Nerdy, best way is to just ask any bond guys in their 50s or 60s or any PMs who are old enough and ask them what really happened in those years.

does it sound something like this:

https://www.investopedia.com/articles/economics/09/1970s-great-inflation.asp

In the winters of 1972 and 1973, Burns began to worry about inflation. In 1973, inflation more than doubled to 8.8%. Later in the decade, it would go to 12%. By 1980, inflation was at 14%. Was the United States about to become a Weimar Republic? Some actually thought that the great inflation was a good thing. (For more information, read our Tutorial on Inflation.)

The Bottom Line

It would take another Fed chairman and a brutal policy of tight money, including the acceptance of a recession before inflation would return to low single digits. But, in the meantime, the U.S. would endure jobless numbers that exceeded 10%. Millions of Americans were angry by the late 1970s and early 1980s.

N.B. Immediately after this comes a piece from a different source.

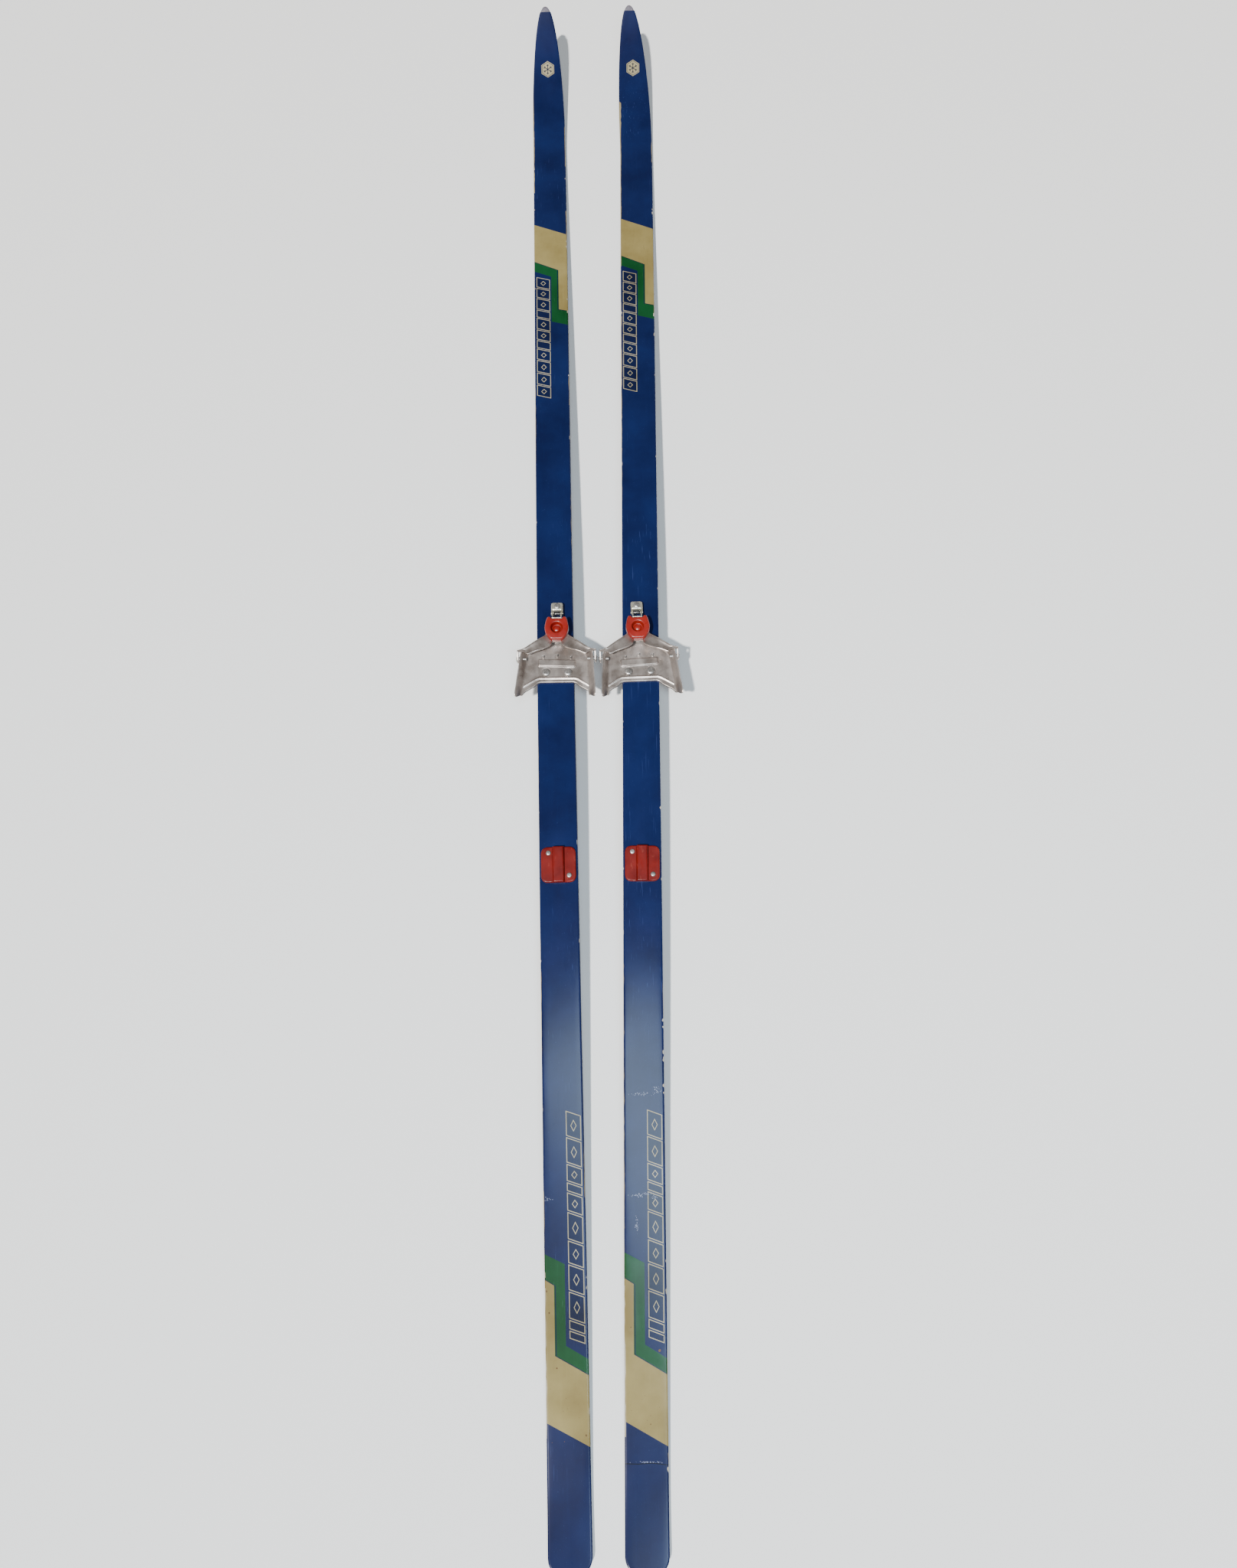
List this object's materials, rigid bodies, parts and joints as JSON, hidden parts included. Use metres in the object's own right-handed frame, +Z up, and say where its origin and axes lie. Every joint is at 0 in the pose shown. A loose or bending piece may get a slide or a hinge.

Yet few remember Burns, who in his memoirs, “Reflections of an Economic Policy Maker (1969-1978),” blames others for the great inflation without mentioning the disastrous monetary expansion. Nixon doesn’t even mention this central bank episode in his memoirs. Many people who remember this terrible era blame it all on the Arab countries and oil pricing. Still, the Wall Street Journal, in reviewing this period in January 1986, said, “OPEC got all the credit for what the U.S. had mainly done to itself.”